> [Job]:
Transcribe the entries that follow, word for word.

──────── Materials provided

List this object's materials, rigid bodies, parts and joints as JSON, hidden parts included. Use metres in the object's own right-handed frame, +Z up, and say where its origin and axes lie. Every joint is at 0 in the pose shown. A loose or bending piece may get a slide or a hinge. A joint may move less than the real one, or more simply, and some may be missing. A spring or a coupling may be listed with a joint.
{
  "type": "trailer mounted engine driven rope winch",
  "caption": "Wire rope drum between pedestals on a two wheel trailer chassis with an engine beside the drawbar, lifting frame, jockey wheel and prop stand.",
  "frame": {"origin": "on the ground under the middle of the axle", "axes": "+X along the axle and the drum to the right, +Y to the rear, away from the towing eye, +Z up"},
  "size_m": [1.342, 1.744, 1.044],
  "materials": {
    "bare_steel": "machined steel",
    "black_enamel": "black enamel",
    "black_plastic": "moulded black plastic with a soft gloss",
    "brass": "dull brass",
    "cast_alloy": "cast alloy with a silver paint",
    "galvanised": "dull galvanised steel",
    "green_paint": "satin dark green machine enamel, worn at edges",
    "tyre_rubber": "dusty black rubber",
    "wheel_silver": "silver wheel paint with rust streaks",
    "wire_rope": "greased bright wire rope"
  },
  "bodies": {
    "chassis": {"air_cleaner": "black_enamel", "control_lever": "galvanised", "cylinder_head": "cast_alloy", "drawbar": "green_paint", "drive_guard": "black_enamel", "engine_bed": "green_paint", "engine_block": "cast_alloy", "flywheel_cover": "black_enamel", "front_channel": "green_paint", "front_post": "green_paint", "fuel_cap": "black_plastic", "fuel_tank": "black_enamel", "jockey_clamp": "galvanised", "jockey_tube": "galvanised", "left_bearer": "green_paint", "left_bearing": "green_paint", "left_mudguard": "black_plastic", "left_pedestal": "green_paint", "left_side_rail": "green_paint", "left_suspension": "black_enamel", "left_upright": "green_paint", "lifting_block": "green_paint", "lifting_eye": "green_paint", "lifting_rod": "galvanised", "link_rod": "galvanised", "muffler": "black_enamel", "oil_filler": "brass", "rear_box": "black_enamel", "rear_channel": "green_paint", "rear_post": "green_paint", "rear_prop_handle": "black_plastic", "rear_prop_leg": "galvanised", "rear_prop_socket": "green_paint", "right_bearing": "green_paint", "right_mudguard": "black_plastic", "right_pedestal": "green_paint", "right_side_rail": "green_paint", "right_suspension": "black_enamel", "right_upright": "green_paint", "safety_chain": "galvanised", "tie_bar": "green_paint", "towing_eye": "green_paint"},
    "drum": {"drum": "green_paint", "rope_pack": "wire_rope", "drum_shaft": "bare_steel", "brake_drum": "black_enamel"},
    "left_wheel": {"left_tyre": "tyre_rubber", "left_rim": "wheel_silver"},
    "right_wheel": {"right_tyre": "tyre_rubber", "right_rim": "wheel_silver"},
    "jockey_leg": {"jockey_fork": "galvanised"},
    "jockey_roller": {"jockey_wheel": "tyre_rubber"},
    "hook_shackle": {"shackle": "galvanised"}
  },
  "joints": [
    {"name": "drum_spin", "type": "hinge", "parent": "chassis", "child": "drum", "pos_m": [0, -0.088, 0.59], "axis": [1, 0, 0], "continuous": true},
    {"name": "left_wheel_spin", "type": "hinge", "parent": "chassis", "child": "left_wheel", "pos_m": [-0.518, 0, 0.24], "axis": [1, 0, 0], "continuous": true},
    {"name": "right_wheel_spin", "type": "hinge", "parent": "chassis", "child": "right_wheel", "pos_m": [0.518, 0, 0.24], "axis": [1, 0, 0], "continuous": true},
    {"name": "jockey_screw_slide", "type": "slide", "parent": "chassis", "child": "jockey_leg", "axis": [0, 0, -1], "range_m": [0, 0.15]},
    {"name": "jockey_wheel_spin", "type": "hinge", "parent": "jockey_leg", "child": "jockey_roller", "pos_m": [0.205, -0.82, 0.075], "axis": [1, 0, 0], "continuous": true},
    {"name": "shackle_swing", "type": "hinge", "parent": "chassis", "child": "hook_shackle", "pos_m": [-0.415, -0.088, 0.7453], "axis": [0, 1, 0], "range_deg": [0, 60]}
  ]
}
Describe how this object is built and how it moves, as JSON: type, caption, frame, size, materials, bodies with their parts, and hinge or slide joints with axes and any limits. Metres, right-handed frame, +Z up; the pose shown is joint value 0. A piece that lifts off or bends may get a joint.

────────────────

> [Task solution]:
List this object's materials, rigid bodies, parts and joints as JSON, hidden parts included. Use metres in the object's own right-handed frame, +Z up, and say where its origin and axes lie. Every joint is at 0 in the pose shown. A loose or bending piece may get a slide or a hinge. A joint may move less than the real one, or more simply, and some may be missing. A spring or a coupling may be listed with a joint.
{
  "type": "trailer mounted engine driven rope winch",
  "caption": "Wire rope drum between pedestals on a two wheel trailer chassis with an engine beside the drawbar, lifting frame, jockey wheel and prop stand.",
  "frame": {"origin": "on the ground under the middle of the axle", "axes": "+X along the axle and the drum to the right, +Y to the rear, away from the towing eye, +Z up"},
  "size_m": [1.342, 1.744, 1.044],
  "materials": {
    "bare_steel": "machined steel",
    "black_enamel": "black enamel",
    "black_plastic": "moulded black plastic with a soft gloss",
    "brass": "dull brass",
    "cast_alloy": "cast alloy with a silver paint",
    "galvanised": "dull galvanised steel",
    "green_paint": "satin dark green machine enamel, worn at edges",
    "tyre_rubber": "dusty black rubber",
    "wheel_silver": "silver wheel paint with rust streaks",
    "wire_rope": "greased bright wire rope"
  },
  "bodies": {
    "chassis": {"air_cleaner": "black_enamel", "control_lever": "galvanised", "cylinder_head": "cast_alloy", "drawbar": "green_paint", "drive_guard": "black_enamel", "engine_bed": "green_paint", "engine_block": "cast_alloy", "flywheel_cover": "black_enamel", "front_channel": "green_paint", "front_post": "green_paint", "fuel_cap": "black_plastic", "fuel_tank": "black_enamel", "jockey_clamp": "galvanised", "jockey_tube": "galvanised", "left_bearer": "green_paint", "left_bearing": "green_paint", "left_mudguard": "black_plastic", "left_pedestal": "green_paint", "left_side_rail": "green_paint", "left_suspension": "black_enamel", "left_upright": "green_paint", "lifting_block": "green_paint", "lifting_eye": "green_paint", "lifting_rod": "galvanised", "link_rod": "galvanised", "muffler": "black_enamel", "oil_filler": "brass", "rear_box": "black_enamel", "rear_channel": "green_paint", "rear_post": "green_paint", "rear_prop_handle": "black_plastic", "rear_prop_leg": "galvanised", "rear_prop_socket": "green_paint", "right_bearing": "green_paint", "right_mudguard": "black_plastic", "right_pedestal": "green_paint", "right_side_rail": "green_paint", "right_suspension": "black_enamel", "right_upright": "green_paint", "safety_chain": "galvanised", "tie_bar": "green_paint", "towing_eye": "green_paint"},
    "drum": {"drum": "green_paint", "rope_pack": "wire_rope", "drum_shaft": "bare_steel", "brake_drum": "black_enamel"},
    "left_wheel": {"left_tyre": "tyre_rubber", "left_rim": "wheel_silver"},
    "right_wheel": {"right_tyre": "tyre_rubber", "right_rim": "wheel_silver"},
    "jockey_leg": {"jockey_fork": "galvanised"},
    "jockey_roller": {"jockey_wheel": "tyre_rubber"},
    "hook_shackle": {"shackle": "galvanised"}
  },
  "joints": [
    {"name": "drum_spin", "type": "hinge", "parent": "chassis", "child": "drum", "pos_m": [0, -0.088, 0.59], "axis": [1, 0, 0], "continuous": true},
    {"name": "left_wheel_spin", "type": "hinge", "parent": "chassis", "child": "left_wheel", "pos_m": [-0.518, 0, 0.24], "axis": [1, 0, 0], "continuous": true},
    {"name": "right_wheel_spin", "type": "hinge", "parent": "chassis", "child": "right_wheel", "pos_m": [0.518, 0, 0.24], "axis": [1, 0, 0], "continuous": true},
    {"name": "jockey_screw_slide", "type": "slide", "parent": "chassis", "child": "jockey_leg", "axis": [0, 0, -1], "range_m": [0, 0.15]},
    {"name": "jockey_wheel_spin", "type": "hinge", "parent": "jockey_leg", "child": "jockey_roller", "pos_m": [0.205, -0.82, 0.075], "axis": [1, 0, 0], "continuous": true},
    {"name": "shackle_swing", "type": "hinge", "parent": "chassis", "child": "hook_shackle", "pos_m": [-0.415, -0.088, 0.7453], "axis": [0, 1, 0], "range_deg": [0, 60]}
  ]
}
Describe how this object is built and how it moves, as JSON: type, caption, frame, size, materials, bodies with their parts, and hinge or slide joints with axes and any limits. Metres, right-handed frame, +Z up; the pose shown is joint value 0. A piece that lifts off or bends may get a joint.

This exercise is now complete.